The day's major developments:

* The death toll climbed to 40. Among the latest fatalities was the 16th body to be pulled from the three-story Northridge Meadows apartments, which became the focus of a grim rescue mission after it collapsed into two floors. Four other deaths in the latest tally were attributed to heart attacks. One other died in a traffic accident on Monday.

* Medical officials said that 530 people had suffered injuries serious enough to be hospitalized, while another 2,333 injured were treated and released. Hospitals remained swamped across the Valley, doctors performed triage in parking lots and kidney patients scrambled to find dialysis treatment.

* Unable or unwilling to venture back to their homes, as many as 20,000 people had set up camp in at least 70 city parks. Thousands more were holed up at emergency shelters or were checked into hotels.

* As top federal officials met to discuss how best to bring emergency aid to the region, President Clinton announced he would visit Los Angeles today. Insurance industry officials estimated that insured damage from the quake and aftershocks will exceed $1 billion.

* With scores of employees staying away from work, traffic on the region's fractured roadways was remarkably light. Already, demolition crews were busy tearing down crumbled and debris-strewn stretches of the Santa Monica and Golden State freeways.

* Nearly 82,000 customers were still without power, at least 50,000 had no water and 28,000 were without natural gas. Although telephone service was largely restored, officials said lines remained congested and urged residents to limit their calls.

* Mayor Richard Riordan extended the curfew through Tuesday night, saying the continuing need for one would be evaluated each day. He did, however, change its start from dusk to 11 p.m. Los Angeles police, meanwhile, reported minimal looting and curfew violations. If fact, Monday night was so quiet that only 73 people were arrested in the entire city, a fraction of the average tally.

* While some comfort could be taken in Tuesday's blue skies and warm winter sun, forecasters predicted rain by the weekend, hastening efforts to board up and repair damaged structures.

"I don't think it's hit everyone here yet," said Connie Buchanan, 65, whose one-bedroom apartment in Sherman Oaks was squashed to about half its original height. All along her block on Murieta Avenue, an almost festival atmosphere prevailed as residents evacuated buildings, filling the sidewalks with furniture, clothes and paintings.

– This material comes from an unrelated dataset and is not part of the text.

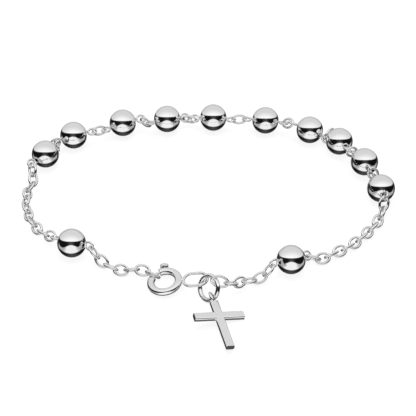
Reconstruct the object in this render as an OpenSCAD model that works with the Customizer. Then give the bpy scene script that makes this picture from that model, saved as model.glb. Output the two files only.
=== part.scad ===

"We're all sort of going around not knowing what to feel," she said.

Do You Cry?

On the Day After, disaster maintained its persistent grip. While many survivors were able to reflect on the good fortune that Monday's earthquake had struck so early in the morning, the full extent of its deadly punch grew increasingly clear.

At the Northridge Meadows apartments, where nearly half of the quake's dead had been unearthed from the submerged first floor, search dogs discovered a 16th body surrounded by pots and pans, wedged under heavy pillars in a three-foot void.

Officials did not immediately identify the victim, but it was believed to be Pil Sook Lee, a 47-year-old mechanic who had been preparing to go to work when the quake struck. Lee's wife, Hyun, a nurse, managed to crawl from the rubble with a 12-year-old son. But within hours of the quake, she learned that her 14-year-old son had been killed and her husband was presumed dead.

After 24 hours of desperate searching that riveted TV viewers nationwide, Los Angeles Fire Department Battalion Chief Bill Burmester said he was confident that no one--alive or dead--was left in the 160-unit structure that has become an emblem of the quake's deadly muscle. During the final sweep, rescue teams used high-tech listening devices and a tiny fiber-optic camera that was lowered into narrow crevices.